Of that Barbri class--which was between 25-30 people, all of whom had graduated law school, some just that year from "excellent schools"--ONLY 2 OF US PASSED. We connected during the classes because you can tell who isn't a doofus from the questions they ask--and I must say, the computer beating 90% of that cohort probably wouldn't be that hard.
Did the computer take the multistate ethics exam? In fact, is that exam still required?
Whatever. Beating 90% of candidates on these two tests doesn't seem to me like a big deal.
How many 90%ile LSAT takers could also get a 4 or 5 on AP BC calc, AP Physics, AP Chemistry, do well on standard comp-sci benchmarks, and more today with no preparation.
Clearly GPT-4 is smarter than most humans.
InB4 people start telling me that 'test taking != intelligence.'
Idk, but 3 of us 6 were engineers, so there you go.

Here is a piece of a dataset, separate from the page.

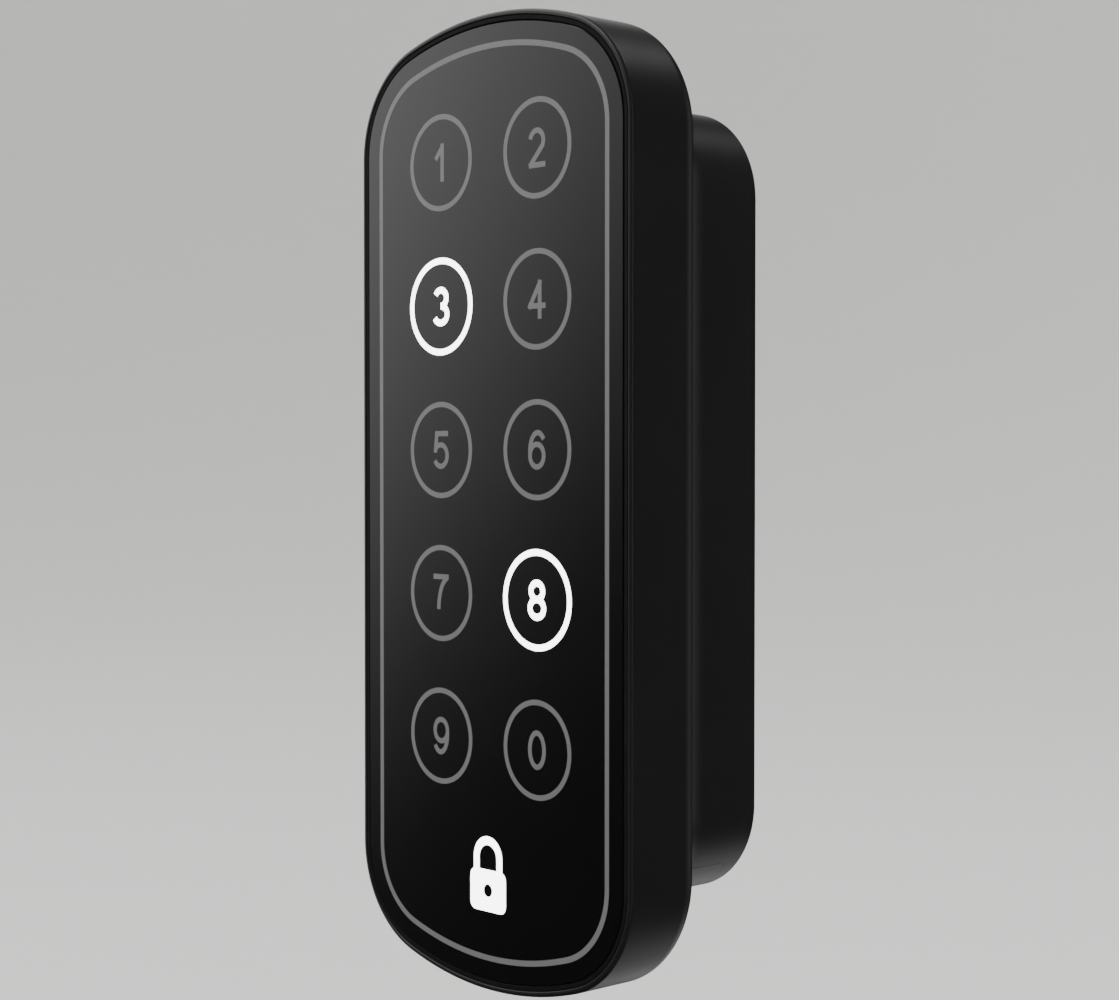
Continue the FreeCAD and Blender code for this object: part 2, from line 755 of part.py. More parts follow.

The others were a philosophy PhD, a history MA, and the one I considered bottom-shelf was a liberal arts major from a private college.
So, I have no idea—but, back in the day, I suspect more than a few.
Standardized tests are easy to ace, it just takes dedication, study, and training—LOL like distance running! IMO not much intelligence required. Same with the lower echelons of the hard sciences, and math, such as AP exams and undergrad level, even now masters level.
Look at the caption vision modality generated for the discord page during the demo. I use OCR regularly for pdf parsing and this ain’t that. If you can’t see how this will be integrated with web search/ documentation lookups your thinking is short-sighted
Interesting but also sort of irrelevant, since the actual score on the bar doesn't matter in any way except inasmuch as whether you hit the passing mark for your state, or didn't. What do you call a person who only just reaches the minimum passing score on the bar exam? A lawyer. No one cares what your score was if it was high enough to be admitted to the bar.